Governance NGO Tackles Ivory Trade
October 2, 2019
The Basel Institute on Governance, a non-profit that counters corruption and works to improve the quality of corporate governance, has established a program focused on intelligence-led action against financial crime in the illegal wildlife trade. In a posting seeking a team leader, it notes that corruption and financial crime, from bribing officials to laundering profits, are key facilitators of the multibillion-dollar illegal trade in ivory, rhino horn and other wildlife products. The Institute’s program will work with banks and law enforcement to strengthen the investigation and prosecution of transnational wildlife-related financial crimes, and produce actionable information on criminal networks. A recent article in The British Journal of Criminology examines the illegal ivory trade in Uganda, the major transport route through which ivory exits Africa.

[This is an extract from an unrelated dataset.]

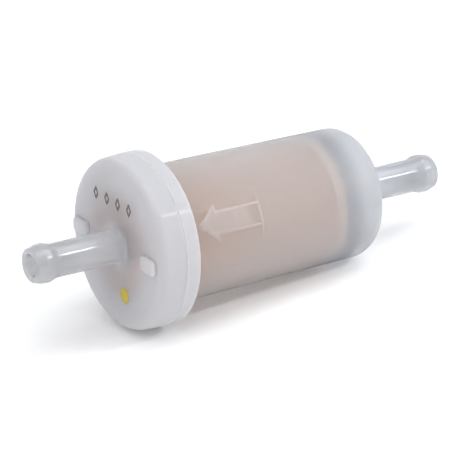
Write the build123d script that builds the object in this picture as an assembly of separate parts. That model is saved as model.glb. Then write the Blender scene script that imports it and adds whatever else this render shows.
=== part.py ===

It stresses the local and regional network in which both traders and border town locations function as decentralized nodes that serve to facilitate a tightly-organized international trade. Connections with local government officials are what creates the Ugandan hierarchy of traders. An article in The Guardian describes the trial of the leader of a mafia-like ivory smuggling ring, Feisal Mohamed Ali. The court proceeding in Kenya were characterized by disappearing evidence, death threats to activists and a series of judges who were replaced one after another for a variety of fishy reasons. Ali was ultimately convicted and sentenced to 20 years in jail and a hefty fine. According to the article the heavy sentence proves that a recently passed wildlife law worked and that traffickers caught in Kenya would no longer get away with paltry fines for their supposedly trivial crimes.